Diversify your port exposure. If you operate in drayage or port-related freight, consider expanding to multiple ports rather than concentrating at a single complex. As import origins shift, so do the busiest ports. Adding capability at a growing port (Savannah, Houston, Charleston) while maintaining your presence at established ports (LA/LB, Newark) provides resilience against volume shifts at any single location.
Consider flatbed or specialized equipment. Tariff-driven reshoring and domestic manufacturing investment disproportionately benefit flatbed and specialized carriers. If you're running dry van and considering a capacity expansion, a flatbed trailer may offer better rate-per-mile economics in the current environment, particularly in manufacturing-heavy regions.
Build relationships with domestic manufacturers. Companies that have reshored or expanded domestic production need reliable carriers. These relationships tend to be stickier than spot market freight because the manufacturer values consistency and reliability over absolute lowest cost. Contact new manufacturing facilities directly during their commissioning phase to establish yourself as a preferred carrier before they have entrenched relationships.
Monitor tariff announcements for front-loading opportunities. When new tariffs are announced with a delayed effective date (common in trade policy), importers rush to bring goods in before the tariffs take effect. This creates predictable demand spikes that prepared carriers can capitalize on. Subscribe to trade policy news sources (US Trade Representative announcements, Federal Register notifications, industry publications like the Journal of Commerce and FreightWaves) to stay ahead of these events.

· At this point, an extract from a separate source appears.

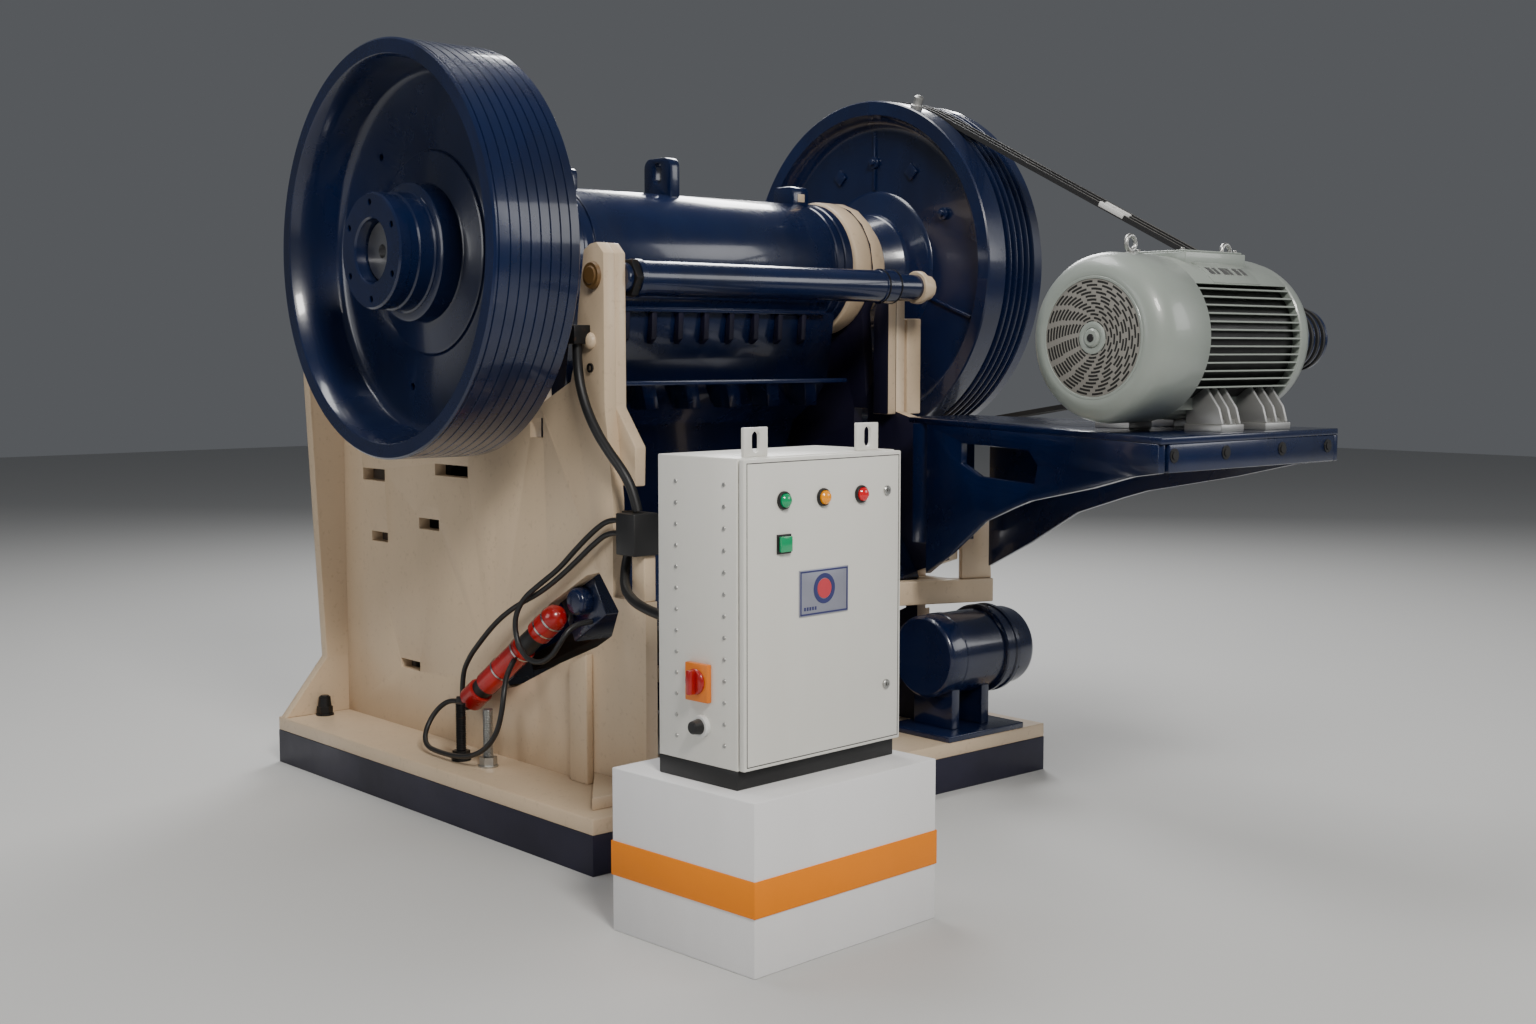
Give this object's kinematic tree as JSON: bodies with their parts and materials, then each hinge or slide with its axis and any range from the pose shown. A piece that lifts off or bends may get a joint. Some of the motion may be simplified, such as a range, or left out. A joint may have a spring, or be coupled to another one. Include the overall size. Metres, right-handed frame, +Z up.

Manage your equipment costs proactively. With tariffs increasing truck and parts costs, vehicle acquisition and maintenance timing matters more than ever. Consider buying used rather than new for your next truck — the tariff-driven price increase on new trucks has not proportionally affected the used market. Stock up on high-wear parts (brakes, filters, belts) when prices dip rather than buying at emergency premium prices.